Use of "the boys" and "the girls" is contextual, esp in the American South. It usually means a group of same-sexed people who have a common functional role, usually friendship to one another and to the speaker. There is also the jab at aging when the boys are 60+ years old. William Faulkner and some Flannery O'Connor shorts will get you started.
I'm still having a problem getting my mind around what you are saying about people who are in the minority, skin color-wise, sexual orientation-wise. Do you feel the system of going about daily life should be changed by the majority to recognize the personhood of those different from themselves?? What is the marginalization you feel? I get more of an existential loneliness from what you are saying, not any heavy-handed oppression by the majority.
Help me out here, because I can almost grasp your point, but it slips away when I analyze it.
Cryto6
In the first place, Cryto, you're preachin' to the choir with Faulkner (my favorite novelist) and O'Connor (my favorite short-story writer, and her novels ain't bad neither). You can throw in Tennessee Williams (my favorite playwright) while you're at it. I got into grad school with a paper on the debt of Williams to Faulkner's prose, something scholars had tended to miss in their many works comparing Williams with Chekhov.

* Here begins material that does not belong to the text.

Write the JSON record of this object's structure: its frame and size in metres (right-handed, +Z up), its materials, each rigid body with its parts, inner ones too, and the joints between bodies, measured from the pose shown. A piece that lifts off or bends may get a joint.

And, yes, you are correct that we (not just Southerners) still refer to men and women as "boys" and "girls" in certain contexts. Sports teams, the army. I work at theater where the performer age from 56 to 84-years-old and, according to tradition, the men and women of the chorus are sometimes still called "boys" and "girls."
But I don't believe those conventions were at play with the two retailers that BarnGoddess described.
Instead, I believe they were thought of as "boys" because they had never undergone the rites of passage that are central to a public heterosexual orientation (marriage and children) and that make one an "adult" in the heterosexual world. I have experienced this with myself and my partner with people who didn't know him 30+ years ago (when he had a wife and children).
I am NOT suggesting anyone involved is homophobic or unkind, and obviously being viewed as eternally juvenile isn't a problem on the order of gay bashing. But I have seen disagreements between gay co-workers in a corporate environment treated as playground squabbles while the same disagreements between straight co-workers were taken very seriously. And I submit that when people choose a CEO, a doctor, a lawyer, etc., they will tend to choose a "man" or "woman" over a "boy" or "girl."
This entire conversation came about because posters were insisting that sexual orientation is a "private" manner. I was pointing out that there are public components of sexual orientation and objective consequences.
As for "existential loneliness," I think that's a subjective issue. As far as I know, it visits gays and straights alike without discriminating.